Me acompañó a casa, me hizo mil carantoñas y por mucho que lo mirase a los ojos, el encanto se había perdido.

Para cuando quise aceptar que quizá me estaba diciendo la verdad, que venga, vale, vamos a intentarlo, aunque ni si quiera había perspectivas de relación seria/liberal y/o semejante, me di de bruces contra el suelo. Las exigencias del guión decían claramente que no podía esperar y eso que la demora no duró ni un mes entero, pero él ya había encontrado otra sonrisa con patas, y el cartel de tristeza mortal no fue lo suficientemente certero como para segarle el pescuezo. 
Otra vez mirando el techo blanco infinito, pero ésta no es mi habitación, ésta no es mi cama y sin playa en la que vararme, simulo aceptar los hechos tal como vienen, mientras algo se me pudre dentro. Ay, Dios... Mis tropiezos maravillosos y yo. 
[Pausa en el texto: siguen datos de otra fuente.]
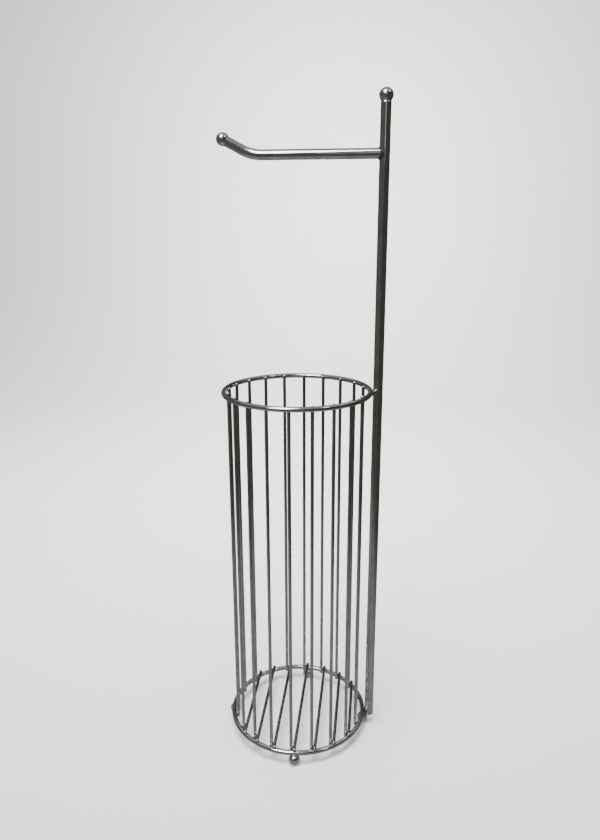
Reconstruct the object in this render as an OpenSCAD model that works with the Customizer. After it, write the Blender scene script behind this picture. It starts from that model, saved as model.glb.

A día de hoy, él es feliz, sonríe al lado de otra mariposa divina y no se habla con la caprichosa. De vez en cuando se acuerda de mí, se ríe irónicamente de alguna de mis ocurrencias y yo me quedo con las ganas de matarlo, desollarlo, llorando preguntándome por qué es tan cruel. O a lo mejor es el efecto boomerang del cartel tristeza mortal.